WORK TO BE COMPLETED: Restate the entries word for word, omitting nothing.

┌─ PROVIDED INFORMATION

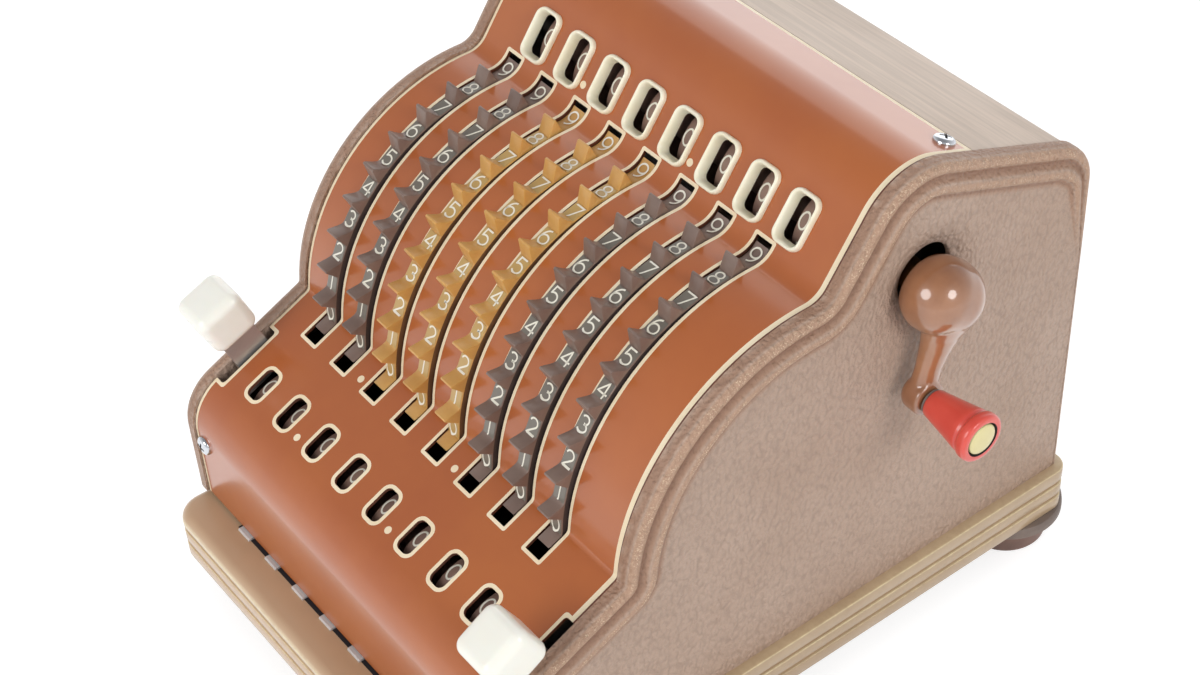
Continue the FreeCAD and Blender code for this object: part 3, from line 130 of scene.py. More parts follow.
@dataclass(frozen=True)
class Leg:
    """One straight or round stretch of an outline."""

    start: Array
    end: Array
    centre: Optional[Array] = None
    bulges: float = 1.0

    @property
    def radius(self) -> float:
        """Radius of a round stretch, 0 for a straight one."""
        return 0.0 if self.centre is None else float(np.linalg.norm(self.start - self.centre))

    def turn(self) -> tuple[float, float]:
        """Start angle and signed sweep of a round stretch, in radians."""
        first, last = self.start - self.centre, self.end - self.centre
        begin = math.atan2(first[1], first[0])
        sweep = math.atan2(last[1], last[0]) - begin
        return begin, (sweep + math.pi) % (2.0 * math.pi) - math.pi

    def length(self) -> float:
        """Length along the stretch."""
        if self.centre is None:
            return float(np.linalg.norm(self.end - self.start))
        return self.radius * abs(self.turn()[1])

    def at(self, share: Array) -> tuple[Array, Array]:
        """Points and outer normals at shares from 0 to 1 of the stretch."""
        if self.centre is None:
            points = self.start + share[:, None] * (self.end - self.start)
            normal = outward(unit(self.end - self.start))
            return points, np.repeat(normal[None], len(share), 0)
        begin, sweep = self.turn()
        angle = begin + share * sweep
        spokes = np.stack([np.cos(angle), np.sin(angle)], 1)
        return self.centre + self.radius * spokes, self.bulges * spokes


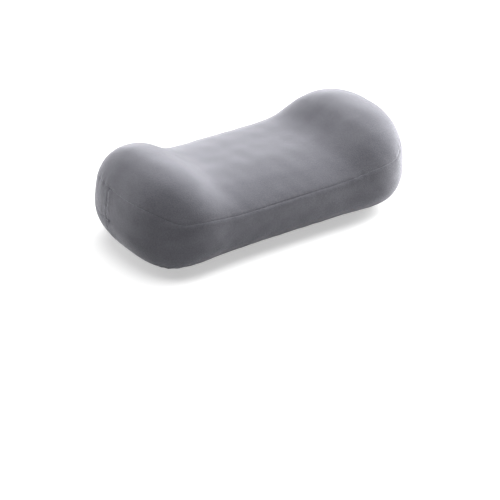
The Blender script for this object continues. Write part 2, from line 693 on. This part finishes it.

└─

TASK OUTPUT:
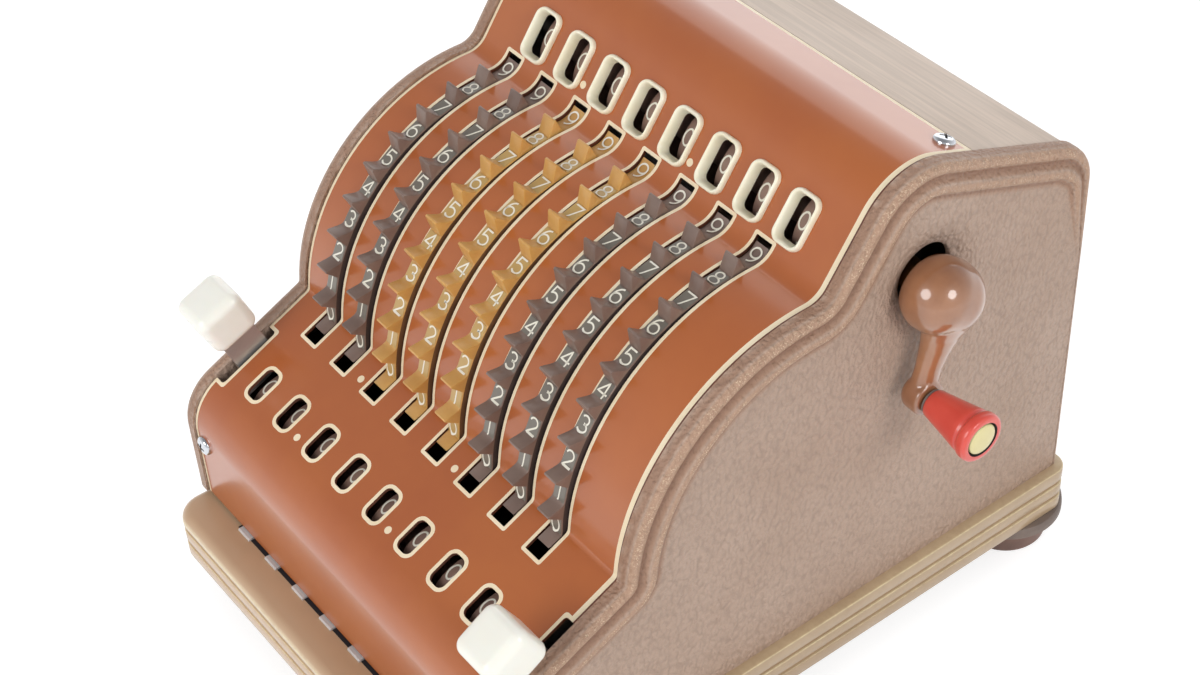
Continue the FreeCAD and Blender code for this object: part 3, from line 130 of scene.py. More parts follow.
@dataclass(frozen=True)
class Leg:
    """One straight or round stretch of an outline."""

    start: Array
    end: Array
    centre: Optional[Array] = None
    bulges: float = 1.0

    @property
    def radius(self) -> float:
        """Radius of a round stretch, 0 for a straight one."""
        return 0.0 if self.centre is None else float(np.linalg.norm(self.start - self.centre))

    def turn(self) -> tuple[float, float]:
        """Start angle and signed sweep of a round stretch, in radians."""
        first, last = self.start - self.centre, self.end - self.centre
        begin = math.atan2(first[1], first[0])
        sweep = math.atan2(last[1], last[0]) - begin
        return begin, (sweep + math.pi) % (2.0 * math.pi) - math.pi

    def length(self) -> float:
        """Length along the stretch."""
        if self.centre is None:
            return float(np.linalg.norm(self.end - self.start))
        return self.radius * abs(self.turn()[1])

    def at(self, share: Array) -> tuple[Array, Array]:
        """Points and outer normals at shares from 0 to 1 of the stretch."""
        if self.centre is None:
            points = self.start + share[:, None] * (self.end - self.start)
            normal = outward(unit(self.end - self.start))
            return points, np.repeat(normal[None], len(share), 0)
        begin, sweep = self.turn()
        angle = begin + share * sweep
        spokes = np.stack([np.cos(angle), np.sin(angle)], 1)
        return self.centre + self.radius * spokes, self.bulges * spokes


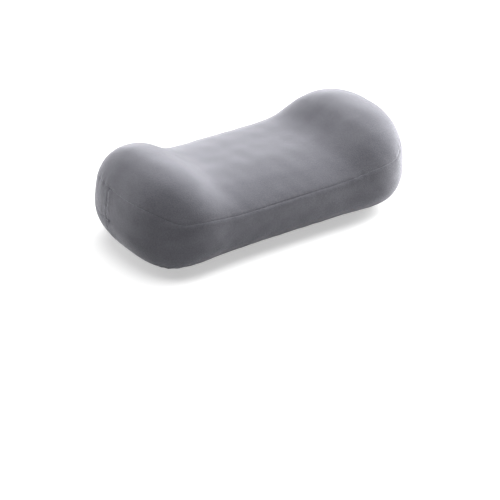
The Blender script for this object continues. Write part 2, from line 693 on. This part finishes it.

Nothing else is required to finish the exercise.